SHORT EXERCISE ▸
What lies from the line containing "const onDoor = [hookPivotX" through the line containing "for node in"? Print exactly those lines, with both ends, and no others.

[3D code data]
--- --- ---
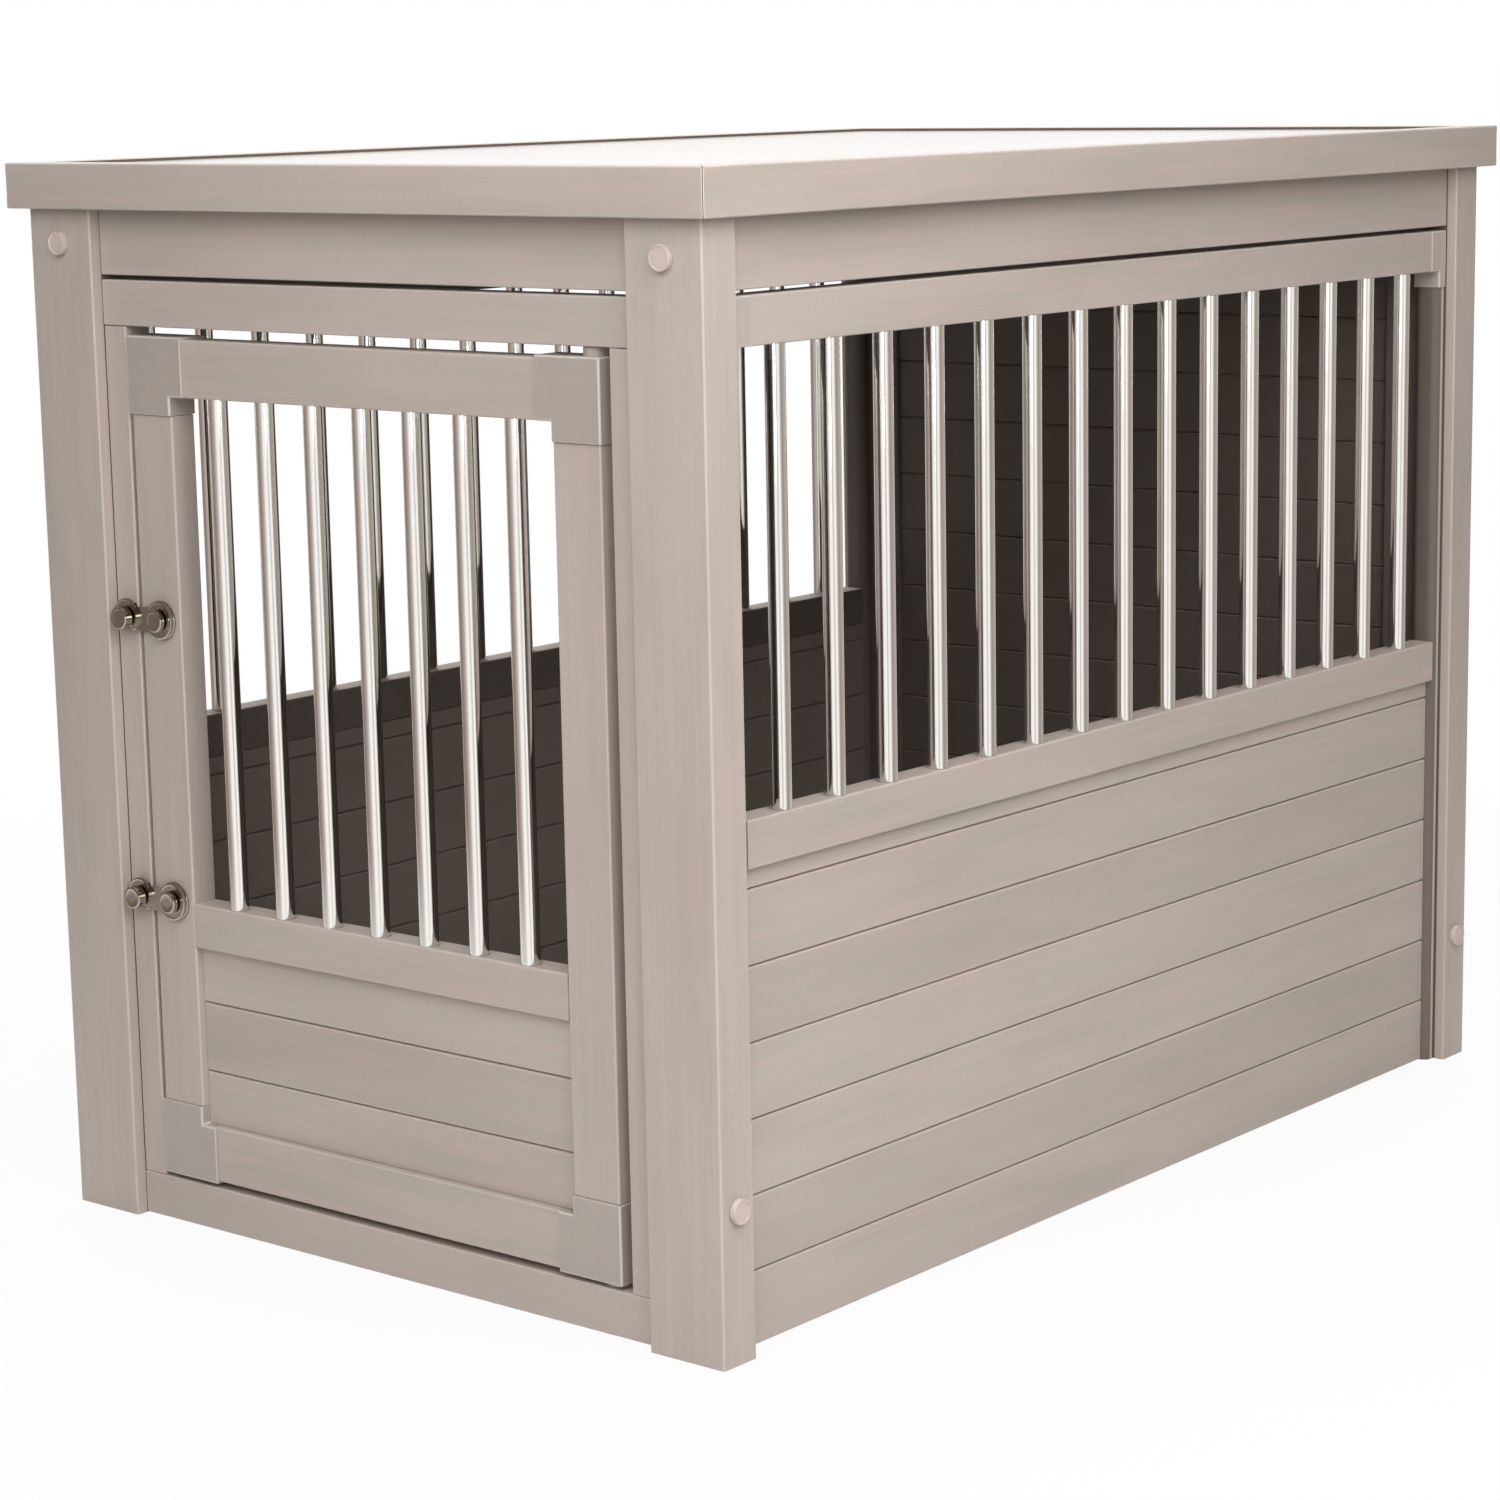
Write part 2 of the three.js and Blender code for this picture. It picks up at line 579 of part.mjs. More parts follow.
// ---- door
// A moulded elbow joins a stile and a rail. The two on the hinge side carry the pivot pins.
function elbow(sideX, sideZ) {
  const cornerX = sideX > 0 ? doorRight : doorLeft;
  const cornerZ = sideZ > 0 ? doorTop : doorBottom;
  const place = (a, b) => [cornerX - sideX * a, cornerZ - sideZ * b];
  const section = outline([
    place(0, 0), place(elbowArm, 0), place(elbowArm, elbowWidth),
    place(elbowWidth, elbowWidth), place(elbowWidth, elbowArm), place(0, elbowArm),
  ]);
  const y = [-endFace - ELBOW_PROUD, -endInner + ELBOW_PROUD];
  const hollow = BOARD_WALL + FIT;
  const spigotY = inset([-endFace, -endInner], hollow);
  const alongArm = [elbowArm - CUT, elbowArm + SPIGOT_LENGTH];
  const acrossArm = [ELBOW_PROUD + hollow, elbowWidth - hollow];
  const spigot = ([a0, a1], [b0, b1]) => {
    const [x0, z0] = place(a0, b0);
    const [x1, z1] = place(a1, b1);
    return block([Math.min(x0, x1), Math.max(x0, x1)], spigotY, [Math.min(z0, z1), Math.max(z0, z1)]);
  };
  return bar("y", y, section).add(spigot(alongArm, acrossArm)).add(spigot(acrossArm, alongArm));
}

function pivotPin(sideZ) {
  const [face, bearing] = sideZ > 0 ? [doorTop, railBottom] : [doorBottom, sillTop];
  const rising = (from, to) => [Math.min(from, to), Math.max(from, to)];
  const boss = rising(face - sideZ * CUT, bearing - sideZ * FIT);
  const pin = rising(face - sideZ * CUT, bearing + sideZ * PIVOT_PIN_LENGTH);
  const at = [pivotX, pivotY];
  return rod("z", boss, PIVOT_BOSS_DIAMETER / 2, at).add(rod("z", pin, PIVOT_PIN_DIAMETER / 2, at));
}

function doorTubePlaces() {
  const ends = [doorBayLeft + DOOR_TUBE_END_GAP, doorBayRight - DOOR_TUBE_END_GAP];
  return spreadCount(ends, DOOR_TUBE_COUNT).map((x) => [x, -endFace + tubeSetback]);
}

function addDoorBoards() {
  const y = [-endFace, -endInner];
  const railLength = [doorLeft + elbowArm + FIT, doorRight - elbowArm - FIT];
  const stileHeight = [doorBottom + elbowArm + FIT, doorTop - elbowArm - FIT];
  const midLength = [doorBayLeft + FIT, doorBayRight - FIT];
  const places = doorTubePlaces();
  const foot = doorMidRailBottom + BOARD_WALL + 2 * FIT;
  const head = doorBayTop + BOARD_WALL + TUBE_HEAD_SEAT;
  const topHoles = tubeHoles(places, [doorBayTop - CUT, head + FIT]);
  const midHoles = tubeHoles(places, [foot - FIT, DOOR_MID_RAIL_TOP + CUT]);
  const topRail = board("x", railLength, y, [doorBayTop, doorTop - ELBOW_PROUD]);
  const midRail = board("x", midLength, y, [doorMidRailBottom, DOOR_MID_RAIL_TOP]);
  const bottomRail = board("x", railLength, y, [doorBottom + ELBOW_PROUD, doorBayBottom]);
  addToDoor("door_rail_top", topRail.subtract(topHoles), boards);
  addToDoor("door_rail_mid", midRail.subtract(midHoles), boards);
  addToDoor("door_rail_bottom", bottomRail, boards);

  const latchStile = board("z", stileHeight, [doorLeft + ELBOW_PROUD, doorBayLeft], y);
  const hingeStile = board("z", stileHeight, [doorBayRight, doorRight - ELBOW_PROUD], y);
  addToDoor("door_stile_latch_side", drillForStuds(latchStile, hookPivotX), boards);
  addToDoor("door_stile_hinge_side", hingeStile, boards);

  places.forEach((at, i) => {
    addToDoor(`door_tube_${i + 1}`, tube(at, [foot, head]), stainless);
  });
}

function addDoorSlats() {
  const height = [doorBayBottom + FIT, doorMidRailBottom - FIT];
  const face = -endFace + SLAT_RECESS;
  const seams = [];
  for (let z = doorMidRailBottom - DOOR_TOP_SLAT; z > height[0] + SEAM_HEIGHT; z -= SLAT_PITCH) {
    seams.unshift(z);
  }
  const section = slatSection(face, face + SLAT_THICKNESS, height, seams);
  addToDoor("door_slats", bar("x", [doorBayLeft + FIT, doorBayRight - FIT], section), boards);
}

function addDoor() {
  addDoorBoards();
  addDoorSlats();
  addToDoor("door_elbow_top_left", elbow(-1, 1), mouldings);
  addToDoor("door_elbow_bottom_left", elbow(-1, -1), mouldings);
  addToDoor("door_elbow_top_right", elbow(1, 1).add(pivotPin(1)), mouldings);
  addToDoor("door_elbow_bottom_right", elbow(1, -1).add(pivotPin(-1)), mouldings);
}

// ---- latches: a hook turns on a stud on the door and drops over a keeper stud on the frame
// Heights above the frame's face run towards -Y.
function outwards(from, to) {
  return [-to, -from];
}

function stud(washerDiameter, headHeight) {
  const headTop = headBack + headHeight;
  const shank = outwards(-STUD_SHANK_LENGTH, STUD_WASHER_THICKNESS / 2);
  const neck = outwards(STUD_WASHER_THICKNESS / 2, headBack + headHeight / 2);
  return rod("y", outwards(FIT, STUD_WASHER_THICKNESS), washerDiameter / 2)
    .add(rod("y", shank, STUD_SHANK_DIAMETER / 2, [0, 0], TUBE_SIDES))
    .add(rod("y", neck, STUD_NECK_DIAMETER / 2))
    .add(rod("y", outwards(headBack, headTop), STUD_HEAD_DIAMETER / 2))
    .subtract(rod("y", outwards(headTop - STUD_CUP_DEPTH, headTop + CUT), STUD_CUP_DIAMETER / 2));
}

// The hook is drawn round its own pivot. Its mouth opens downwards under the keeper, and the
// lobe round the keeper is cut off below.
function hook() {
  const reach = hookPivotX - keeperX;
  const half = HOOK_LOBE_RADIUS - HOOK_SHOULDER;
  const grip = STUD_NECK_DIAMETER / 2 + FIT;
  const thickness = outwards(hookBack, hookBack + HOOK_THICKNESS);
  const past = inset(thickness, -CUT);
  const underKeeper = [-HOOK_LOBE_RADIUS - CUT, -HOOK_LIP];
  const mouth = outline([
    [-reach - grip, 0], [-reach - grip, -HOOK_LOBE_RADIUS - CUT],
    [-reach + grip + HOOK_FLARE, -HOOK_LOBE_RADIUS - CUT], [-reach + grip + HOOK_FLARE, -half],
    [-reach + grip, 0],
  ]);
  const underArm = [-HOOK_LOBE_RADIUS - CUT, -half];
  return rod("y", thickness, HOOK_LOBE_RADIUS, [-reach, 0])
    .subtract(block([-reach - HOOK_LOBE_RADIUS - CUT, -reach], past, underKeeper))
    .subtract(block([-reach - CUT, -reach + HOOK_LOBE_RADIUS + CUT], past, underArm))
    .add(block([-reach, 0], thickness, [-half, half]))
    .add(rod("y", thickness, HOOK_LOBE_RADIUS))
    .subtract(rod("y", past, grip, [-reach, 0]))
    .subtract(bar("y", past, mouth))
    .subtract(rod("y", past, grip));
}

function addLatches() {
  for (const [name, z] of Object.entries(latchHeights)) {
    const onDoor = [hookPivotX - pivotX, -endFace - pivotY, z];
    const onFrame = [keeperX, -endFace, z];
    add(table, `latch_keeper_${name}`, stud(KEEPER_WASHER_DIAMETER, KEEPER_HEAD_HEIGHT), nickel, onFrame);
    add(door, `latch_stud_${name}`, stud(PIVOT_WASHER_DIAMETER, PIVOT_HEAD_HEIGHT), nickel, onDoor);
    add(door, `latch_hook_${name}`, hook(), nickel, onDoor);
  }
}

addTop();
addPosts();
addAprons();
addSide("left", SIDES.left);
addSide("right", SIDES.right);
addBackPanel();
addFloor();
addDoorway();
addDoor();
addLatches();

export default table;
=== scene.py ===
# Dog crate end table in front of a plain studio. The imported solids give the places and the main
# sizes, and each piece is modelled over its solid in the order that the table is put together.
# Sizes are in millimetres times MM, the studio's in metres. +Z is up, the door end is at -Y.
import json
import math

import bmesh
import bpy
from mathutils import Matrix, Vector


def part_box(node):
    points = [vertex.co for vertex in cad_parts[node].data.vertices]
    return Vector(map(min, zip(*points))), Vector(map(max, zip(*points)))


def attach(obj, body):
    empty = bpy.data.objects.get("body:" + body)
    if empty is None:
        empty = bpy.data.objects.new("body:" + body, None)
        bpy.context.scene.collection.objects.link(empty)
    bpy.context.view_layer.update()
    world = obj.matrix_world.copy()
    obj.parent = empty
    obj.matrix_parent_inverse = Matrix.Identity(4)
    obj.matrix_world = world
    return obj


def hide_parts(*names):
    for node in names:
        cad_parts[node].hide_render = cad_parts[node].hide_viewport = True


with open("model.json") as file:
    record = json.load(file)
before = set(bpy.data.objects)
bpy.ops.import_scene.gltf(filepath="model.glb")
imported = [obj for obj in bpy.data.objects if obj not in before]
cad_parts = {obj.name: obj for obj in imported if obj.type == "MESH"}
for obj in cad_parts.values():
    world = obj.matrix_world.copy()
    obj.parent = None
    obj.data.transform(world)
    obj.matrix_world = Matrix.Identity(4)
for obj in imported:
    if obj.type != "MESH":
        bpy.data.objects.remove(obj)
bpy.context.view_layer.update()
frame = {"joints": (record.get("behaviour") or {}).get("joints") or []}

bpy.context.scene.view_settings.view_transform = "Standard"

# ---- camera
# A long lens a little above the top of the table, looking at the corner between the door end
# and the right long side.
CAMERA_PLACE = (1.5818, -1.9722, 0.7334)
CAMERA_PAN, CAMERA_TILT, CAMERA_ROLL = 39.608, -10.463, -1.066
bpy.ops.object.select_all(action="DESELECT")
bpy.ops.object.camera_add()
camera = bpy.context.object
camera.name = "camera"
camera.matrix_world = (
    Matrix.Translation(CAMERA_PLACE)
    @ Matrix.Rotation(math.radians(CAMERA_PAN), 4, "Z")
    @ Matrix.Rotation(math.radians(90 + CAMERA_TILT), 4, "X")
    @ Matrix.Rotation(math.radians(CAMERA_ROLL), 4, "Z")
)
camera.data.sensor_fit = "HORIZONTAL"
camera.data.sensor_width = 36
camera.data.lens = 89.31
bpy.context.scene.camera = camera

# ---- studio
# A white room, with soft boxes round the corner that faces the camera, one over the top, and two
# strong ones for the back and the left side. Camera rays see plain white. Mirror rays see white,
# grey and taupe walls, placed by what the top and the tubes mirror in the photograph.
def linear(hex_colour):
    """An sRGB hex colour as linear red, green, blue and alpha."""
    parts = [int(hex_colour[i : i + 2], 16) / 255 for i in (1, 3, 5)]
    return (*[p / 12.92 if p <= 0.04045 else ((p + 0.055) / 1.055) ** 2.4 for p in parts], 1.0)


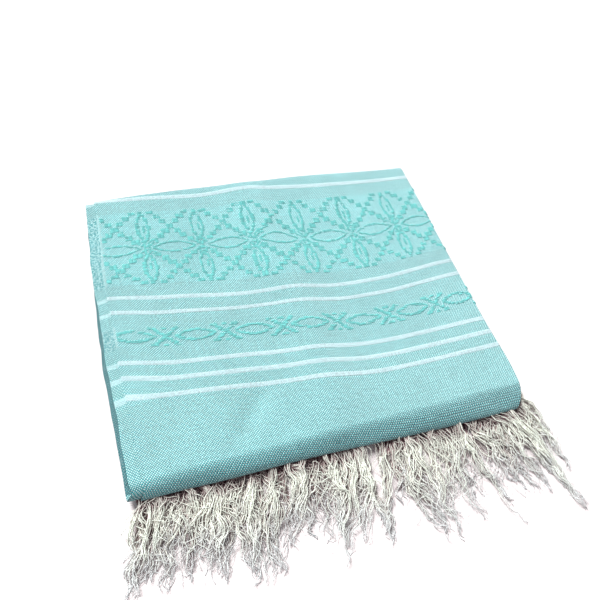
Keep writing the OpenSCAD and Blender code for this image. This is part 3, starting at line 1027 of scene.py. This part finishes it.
--- --- ---
WRITTEN SOLUTION ▸
    const onDoor = [hookPivotX - pivotX, -endFace - pivotY, z];
    const onFrame = [keeperX, -endFace, z];
    add(table, `latch_keeper_${name}`, stud(KEEPER_WASHER_DIAMETER, KEEPER_HEAD_HEIGHT), nickel, onFrame);
    add(door, `latch_stud_${name}`, stud(PIVOT_WASHER_DIAMETER, PIVOT_HEAD_HEIGHT), nickel, onDoor);
    add(door, `latch_hook_${name}`, hook(), nickel, onDoor);
  }
}

addTop();
addPosts();
addAprons();
addSide("left", SIDES.left);
addSide("right", SIDES.right);
addBackPanel();
addFloor();
addDoorway();
addDoor();
addLatches();

export default table;
=== scene.py ===
# Dog crate end table in front of a plain studio. The imported solids give the places and the main
# sizes, and each piece is modelled over its solid in the order that the table is put together.
# Sizes are in millimetres times MM, the studio's in metres. +Z is up, the door end is at -Y.
import json
import math

import bmesh
import bpy
from mathutils import Matrix, Vector


def part_box(node):
    points = [vertex.co for vertex in cad_parts[node].data.vertices]
    return Vector(map(min, zip(*points))), Vector(map(max, zip(*points)))


def attach(obj, body):
    empty = bpy.data.objects.get("body:" + body)
    if empty is None:
        empty = bpy.data.objects.new("body:" + body, None)
        bpy.context.scene.collection.objects.link(empty)
    bpy.context.view_layer.update()
    world = obj.matrix_world.copy()
    obj.parent = empty
    obj.matrix_parent_inverse = Matrix.Identity(4)
    obj.matrix_world = world
    return obj


def hide_parts(*names):
    for node in names:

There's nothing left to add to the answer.